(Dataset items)
::::

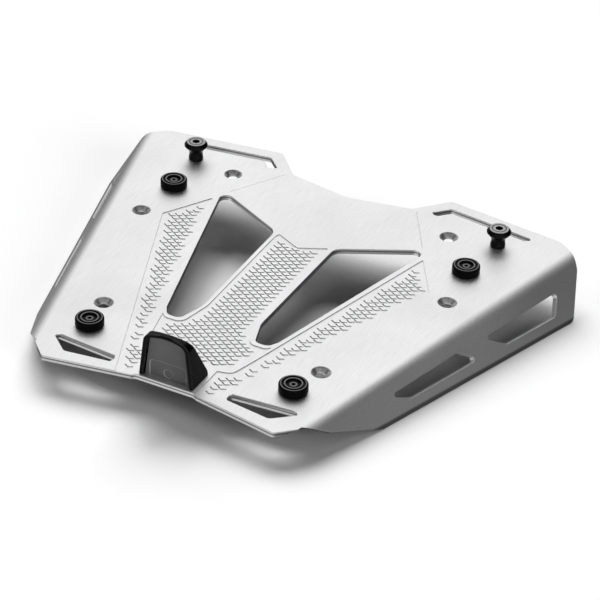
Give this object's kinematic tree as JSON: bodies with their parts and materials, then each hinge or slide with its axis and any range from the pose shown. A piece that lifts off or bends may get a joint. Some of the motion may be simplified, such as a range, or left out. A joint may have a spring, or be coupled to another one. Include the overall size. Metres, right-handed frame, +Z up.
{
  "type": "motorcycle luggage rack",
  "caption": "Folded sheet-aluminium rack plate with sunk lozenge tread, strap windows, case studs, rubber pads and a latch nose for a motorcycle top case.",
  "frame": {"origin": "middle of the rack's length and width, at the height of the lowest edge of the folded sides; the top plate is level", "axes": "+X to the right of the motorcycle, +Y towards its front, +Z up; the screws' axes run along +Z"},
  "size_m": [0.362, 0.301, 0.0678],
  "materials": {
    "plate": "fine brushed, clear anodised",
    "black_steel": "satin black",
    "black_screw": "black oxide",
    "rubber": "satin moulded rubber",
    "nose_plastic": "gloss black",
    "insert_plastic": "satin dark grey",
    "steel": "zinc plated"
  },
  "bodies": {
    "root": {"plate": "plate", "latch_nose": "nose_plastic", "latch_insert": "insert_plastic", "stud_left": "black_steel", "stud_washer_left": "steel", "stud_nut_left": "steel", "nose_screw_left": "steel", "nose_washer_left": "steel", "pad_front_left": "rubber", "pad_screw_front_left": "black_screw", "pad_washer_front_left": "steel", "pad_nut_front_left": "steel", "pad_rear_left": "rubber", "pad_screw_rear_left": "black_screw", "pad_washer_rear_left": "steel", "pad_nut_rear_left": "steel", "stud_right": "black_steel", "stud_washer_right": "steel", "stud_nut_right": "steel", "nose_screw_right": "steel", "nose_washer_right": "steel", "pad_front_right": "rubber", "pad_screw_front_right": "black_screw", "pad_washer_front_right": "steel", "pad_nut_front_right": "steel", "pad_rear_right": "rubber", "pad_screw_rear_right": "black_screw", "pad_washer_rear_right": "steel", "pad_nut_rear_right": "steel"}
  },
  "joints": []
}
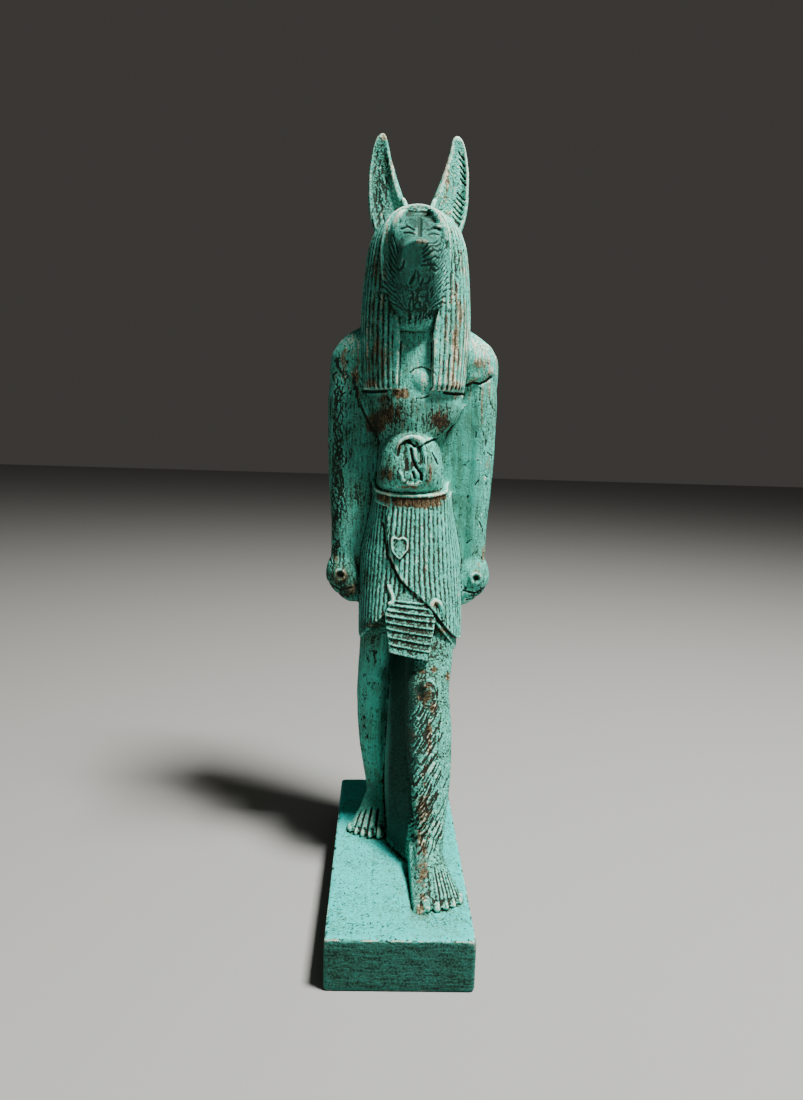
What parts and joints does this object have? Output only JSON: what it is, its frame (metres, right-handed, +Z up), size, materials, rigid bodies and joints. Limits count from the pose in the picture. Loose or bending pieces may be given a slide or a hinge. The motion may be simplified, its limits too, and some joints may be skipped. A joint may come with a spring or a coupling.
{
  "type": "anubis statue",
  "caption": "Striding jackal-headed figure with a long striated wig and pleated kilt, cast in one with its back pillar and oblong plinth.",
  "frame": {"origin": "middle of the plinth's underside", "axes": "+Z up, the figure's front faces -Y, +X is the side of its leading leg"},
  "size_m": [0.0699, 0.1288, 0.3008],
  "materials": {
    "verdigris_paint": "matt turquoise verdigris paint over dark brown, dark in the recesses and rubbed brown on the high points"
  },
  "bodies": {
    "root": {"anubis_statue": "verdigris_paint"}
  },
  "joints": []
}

::::

__Prompt__:
Take the entries above and copy them out exactly.

__Reply__:
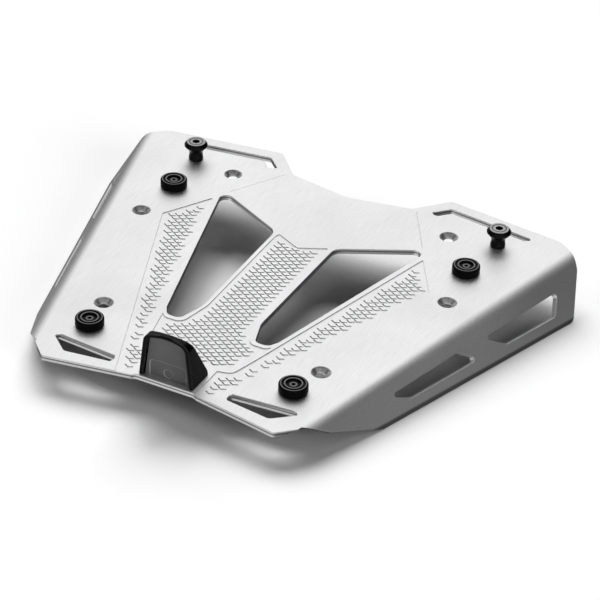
Give this object's kinematic tree as JSON: bodies with their parts and materials, then each hinge or slide with its axis and any range from the pose shown. A piece that lifts off or bends may get a joint. Some of the motion may be simplified, such as a range, or left out. A joint may have a spring, or be coupled to another one. Include the overall size. Metres, right-handed frame, +Z up.
{
  "type": "motorcycle luggage rack",
  "caption": "Folded sheet-aluminium rack plate with sunk lozenge tread, strap windows, case studs, rubber pads and a latch nose for a motorcycle top case.",
  "frame": {"origin": "middle of the rack's length and width, at the height of the lowest edge of the folded sides; the top plate is level", "axes": "+X to the right of the motorcycle, +Y towards its front, +Z up; the screws' axes run along +Z"},
  "size_m": [0.362, 0.301, 0.0678],
  "materials": {
    "plate": "fine brushed, clear anodised",
    "black_steel": "satin black",
    "black_screw": "black oxide",
    "rubber": "satin moulded rubber",
    "nose_plastic": "gloss black",
    "insert_plastic": "satin dark grey",
    "steel": "zinc plated"
  },
  "bodies": {
    "root": {"plate": "plate", "latch_nose": "nose_plastic", "latch_insert": "insert_plastic", "stud_left": "black_steel", "stud_washer_left": "steel", "stud_nut_left": "steel", "nose_screw_left": "steel", "nose_washer_left": "steel", "pad_front_left": "rubber", "pad_screw_front_left": "black_screw", "pad_washer_front_left": "steel", "pad_nut_front_left": "steel", "pad_rear_left": "rubber", "pad_screw_rear_left": "black_screw", "pad_washer_rear_left": "steel", "pad_nut_rear_left": "steel", "stud_right": "black_steel", "stud_washer_right": "steel", "stud_nut_right": "steel", "nose_screw_right": "steel", "nose_washer_right": "steel", "pad_front_right": "rubber", "pad_screw_front_right": "black_screw", "pad_washer_front_right": "steel", "pad_nut_front_right": "steel", "pad_rear_right": "rubber", "pad_screw_rear_right": "black_screw", "pad_washer_rear_right": "steel", "pad_nut_rear_right": "steel"}
  },
  "joints": []
}
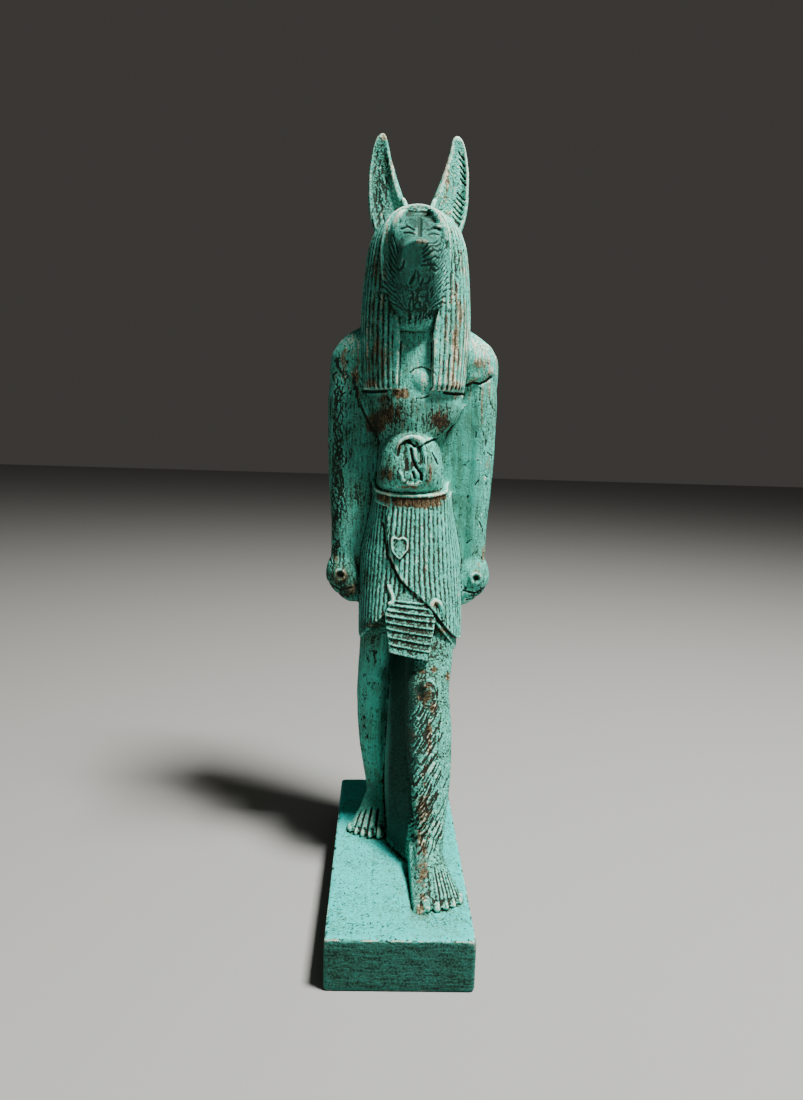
What parts and joints does this object have? Output only JSON: what it is, its frame (metres, right-handed, +Z up), size, materials, rigid bodies and joints. Limits count from the pose in the picture. Loose or bending pieces may be given a slide or a hinge. The motion may be simplified, its limits too, and some joints may be skipped. A joint may come with a spring or a coupling.
{
  "type": "anubis statue",
  "caption": "Striding jackal-headed figure with a long striated wig and pleated kilt, cast in one with its back pillar and oblong plinth.",
  "frame": {"origin": "middle of the plinth's underside", "axes": "+Z up, the figure's front faces -Y, +X is the side of its leading leg"},
  "size_m": [0.0699, 0.1288, 0.3008],
  "materials": {
    "verdigris_paint": "matt turquoise verdigris paint over dark brown, dark in the recesses and rubbed brown on the high points"
  },
  "bodies": {
    "root": {"anubis_statue": "verdigris_paint"}
  },
  "joints": []
}